Task: $astropy__astropy-7166$

Issue summary: $InheritDocstrings$ fails for properties because $inspect.isfunction$ returns false for property objects.

Relevant repository signals: router inspected $/testbed/astropy/utils/misc.py,$ jumped to class $InheritDocstrings$ (line 497), and reviewed only that local section.

Model chosen by router: $nemotron-ultra$

Oracle label: $nemotron-ultra$

Routed rollout passed: yes ( $chosen_arm_reward = 1.0$ )

Model router reward: 1.0

Explanation: narrow patch surface and concrete failure mode imply that cheap/default arm should work; router and oracle aligned.

Task: $django__django-11149$

Issue summary: view-only users can still edit auto-created ManyToMany inlines in admin.

Relevant repository signals: router surfaced permission-related files/tests (admin/helpers.py, options.py, templatetags/admin_modify.py, tests/admin_*).

Model chosen by router: $opus-4.7$

Oracle label: $opus-4.7$

Routed rollout passed: yes ( $chosen_arm_reward = 1.0$ )

Model router reward: 1.0

Explanation: cross-file permission semantics and protocol-level behavior favor the stronger model; router escalated correctly.

Task: $django__django-11211$

Issue summary: prefetch_related issue with $GenericForeignKey$ when target model uses UUID primary key.

Relevant repository signals: router identified ORM internals complexity (generic relations + prefetch logic + PK-type handling).
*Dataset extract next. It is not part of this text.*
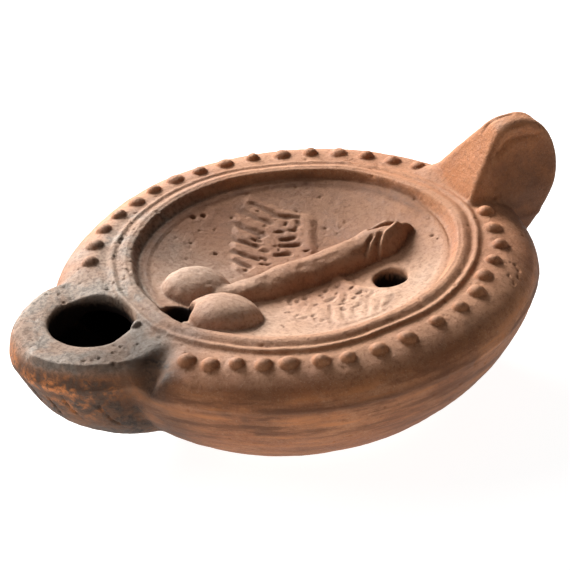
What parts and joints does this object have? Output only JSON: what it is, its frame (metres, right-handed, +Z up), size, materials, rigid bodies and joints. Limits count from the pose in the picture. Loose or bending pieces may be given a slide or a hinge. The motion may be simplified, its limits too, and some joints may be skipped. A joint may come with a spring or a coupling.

Model chosen by router: $opus-4.7$

Oracle label: $nemotron-ultra$

Routed rollout passed: yes ( $chosen_arm_reward = 1.0, best_arm_reward = 1.0$ )

Model router reward: 0.0

Explanation: router decided that the task was sufficiently complex and cross-functional to escalate to Opus 4.7, but Nemotron 3 Ultra surprised to the upside.
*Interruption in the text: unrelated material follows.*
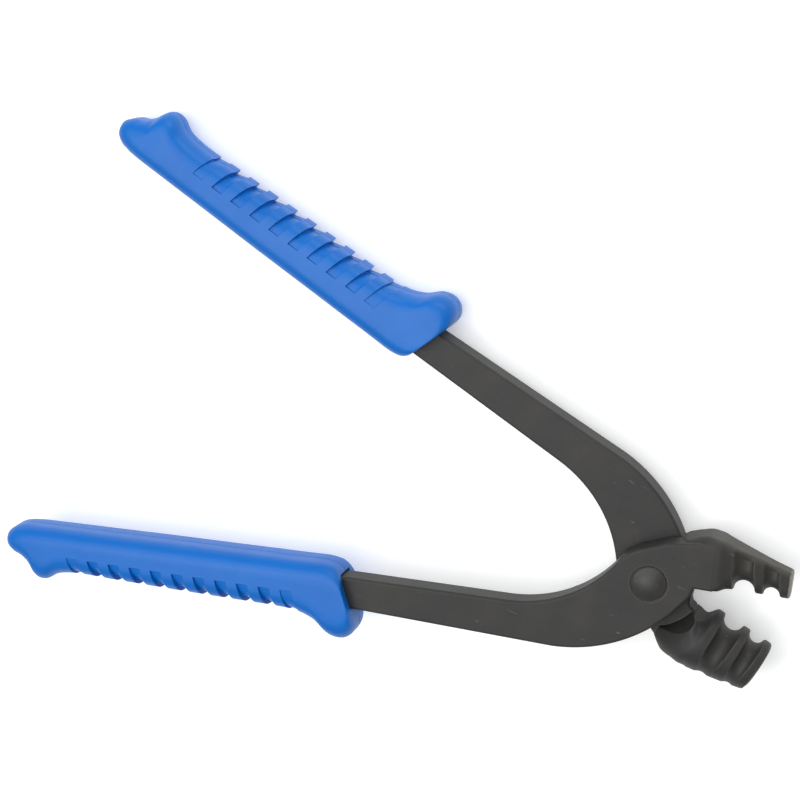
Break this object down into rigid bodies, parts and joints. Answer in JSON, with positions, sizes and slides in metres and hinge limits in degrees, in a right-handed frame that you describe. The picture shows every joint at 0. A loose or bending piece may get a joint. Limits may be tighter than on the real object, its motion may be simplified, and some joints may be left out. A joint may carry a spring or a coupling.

Routing is only the first step

The current router treats the three candidate models as fixed. But, in practice, they are not fixed.

The same data that trains the router can also identify where each model fails. If Nemotron 3 Ultra is already the oracle choice for a large fraction of tasks, it can be post-trained on the regions where it underperforms and move the entire frontier.
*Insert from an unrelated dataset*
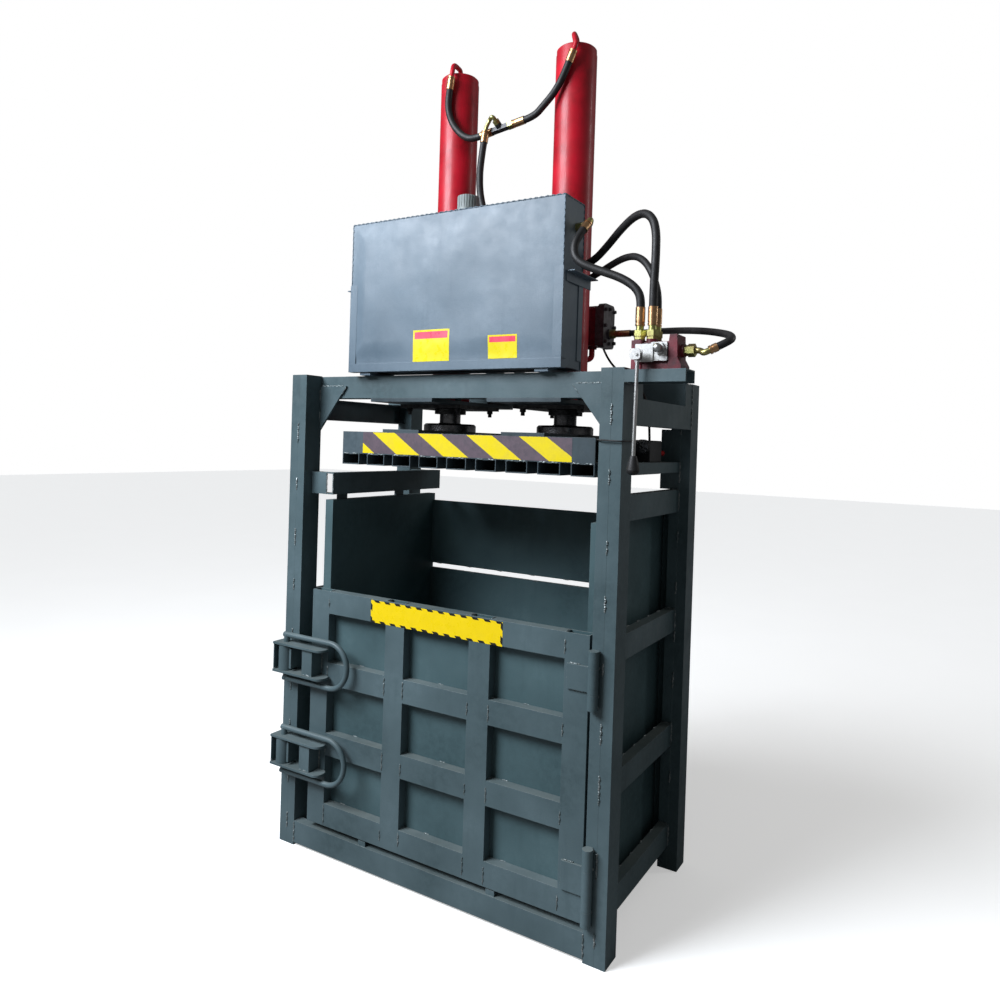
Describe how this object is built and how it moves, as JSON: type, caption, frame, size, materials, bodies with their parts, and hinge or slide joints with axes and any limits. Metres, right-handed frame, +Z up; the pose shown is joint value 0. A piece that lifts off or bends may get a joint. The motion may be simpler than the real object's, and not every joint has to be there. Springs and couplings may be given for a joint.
{
  "type": "vertical recycling baler",
  "caption": "Upright steel baling press with twin red rams, a swinging front door with lever latches, a slim oil tank and a hand valve.",
  "frame": {"origin": "centre of the machine's outline in plan, on the floor under the posts", "axes": "+Z up, +X to the right seen from the front, the door faces -Y"},
  "size_m": [2.0134, 0.965, 3.6782],
  "materials": {
    "frame_paint": "semi-gloss blue-grey paint",
    "cylinder_paint": "glossy red paint",
    "tank_paint": "glossy blue-grey paint",
    "rod_steel": "polished",
    "dark_steel": "dull",
    "valve_paint": "maroon paint",
    "bright_alloy": "satin",
    "zinc_gold": "plated",
    "black_rubber": "satin",
    "black_plastic": "matte",
    "red_plastic": "glossy",
    "cap_plastic": "ridged grey",
    "motor_paint": "satin"
  },
  "bodies": {
    "frame": {"post_front_left": "frame_paint", "post_front_right": "frame_paint", "post_rear_left": "frame_paint", "post_rear_right": "frame_paint", "cross_beams": "frame_paint", "side_beams": "frame_paint", "gusset_plates": "frame_paint", "cylinder_mount_plates": "frame_paint", "base_channels": "frame_paint", "floor_plate": "frame_paint", "side_rails": "frame_paint", "rear_rails": "frame_paint", "wall_left": "frame_paint", "wall_right": "frame_paint", "back_panels": "frame_paint", "guide_rail": "frame_paint", "control_shelf": "frame_paint", "hinge_barrels": "frame_paint", "latch_catches": "frame_paint", "cylinder_barrel_left": "cylinder_paint", "cylinder_barrel_right": "cylinder_paint", "cylinder_flanges": "dark_steel", "flange_bolts": "dark_steel", "oil_tank": "tank_paint", "tank_cradle": "tank_paint", "valve_arm": "frame_paint", "valve_body": "valve_paint", "valve_bonnet": "bright_alloy", "motor": "motor_paint", "bell_housing": "bright_alloy", "pump": "valve_paint", "motor_stand": "frame_paint", "cylinder_pipes": "cylinder_paint", "tee_blocks": "dark_steel", "port_fittings": "zinc_gold", "hose_ferrules": "zinc_gold", "control_box": "black_plastic", "hose_left_cylinder": "black_rubber", "hose_right_cylinder": "black_rubber", "hose_supply": "black_rubber", "hose_tank_return": "black_rubber", "hose_rod_side": "black_rubber", "hose_pressure": "black_rubber", "motor_cable": "black_rubber", "signal_wire": "black_rubber"},
    "press": {"piston_rods": "rod_steel", "platen_frame": "frame_paint", "platen_tubes": "frame_paint", "platen_pads": "frame_paint"},
    "door": {"door_frame": "frame_paint", "door_skin": "frame_paint", "hinge_leaves": "frame_paint", "latch_brackets": "frame_paint"},
    "latch_upper": {"latch_handle_upper": "frame_paint"},
    "latch_lower": {"latch_handle_lower": "frame_paint"},
    "lever": {"control_lever": "bright_alloy", "lever_grip": "black_rubber"},
    "selector": {"selector_lever": "red_plastic"},
    "filler": {"filler_cap": "cap_plastic"},
    "rotor": {"motor_shaft": "dark_steel"}
  },
  "joints": [
    {"name": "press_slide", "type": "slide", "parent": "frame", "child": "press", "axis": [0, 0, -1], "range_m": [0, 1.05]},
    {"name": "door_swing", "type": "hinge", "parent": "frame", "child": "door", "pos_m": [0.59116, -0.428, 0.65], "axis": [0, 0, 1], "range_deg": [0, 165]},
    {"name": "latch_upper_turn", "type": "hinge", "parent": "door", "child": "latch_upper", "pos_m": [-0.93584, -0.4445, 0.877], "axis": [0, 0, -1], "range_deg": [0, 150]},
    {"name": "latch_lower_turn", "type": "hinge", "parent": "door", "child": "latch_lower", "pos_m": [-0.93584, -0.4445, 0.45], "axis": [0, 0, -1], "range_deg": [0, 150]},
    {"name": "lever_swing", "type": "hinge", "parent": "frame", "child": "lever", "pos_m": [0.72516, -0.4415, 2.214], "axis": [0, 1, 0], "range_deg": [-15, 15], "stiffness_Nm_per_rad": 12},
    {"name": "selector_push", "type": "slide", "parent": "frame", "child": "selector", "axis": [0, -1, 0], "range_m": [0, 0.008], "stiffness_N_per_m": 600},
    {"name": "filler_turn", "type": "hinge", "parent": "frame", "child": "filler", "pos_m": [-0.12484, -0.2675, 2.89], "axis": [0, 0, 1], "continuous": true},
    {"name": "motor_spin", "type": "hinge", "parent": "frame", "child": "rotor", "pos_m": [-0.08584, 0.2875, 2.435], "axis": [1, 0, 0], "continuous": true}
  ]
}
That is especially important for cost. As Nemotron 3 Ultra improves on SWE tasks while staying cheaper, the router should shift more traffic to it. The result is a compounding loop:

Collect production rollouts
Identify model-specific gaps
Train a router over the current model set
Post-train the most cost-effective model on its failure regions
Update the router as the frontier changes

This is how multi-model systems should improve: not by treating model selection as a one-time benchmark comparison, but by continuously shaping both the router and the routed models.

Conclusion

The next generation of agentic systems will not be built around a single model.

They will be built around portfolios of models, each with different strengths, weaknesses, latency profiles, and costs. The central infrastructure problem is deciding which model should act on which task.

For SWE-bench Verified, our early rollouts show that there is substantial headroom between the best constant model policy and an oracle routing policy. The oracle policy is more performant than every single-model policy, and it dominates the two closed-API options on both quality and cost. That means the routing problem is worth learning.

We are training a small router to recover that structure from task context. It sees the issue, repository signals, and a trainset-derived capability analysis, then chooses between Nemotron 3 Ultra, GPT-5.5, and Claude Opus 4.7. The reward is intentionally simple: choose the strongest model for the task, and if there is a tie, choose the cheapest.

This is the production shape we care about: better performance, lower cost, and a system that can adapt as the model frontier changes.

Nemotron 3 Ultra is particularly interesting in this setup. The oracle already routes a large share of tasks to it in our rollout set. And routing is not the end of the story. We can post-train Nemotron 3 Ultra on this task distribution to improve its SWE performance, then make the routed system cheaper and stronger by shifting more traffic toward it.

The future is multi-model, and the router is the control plane.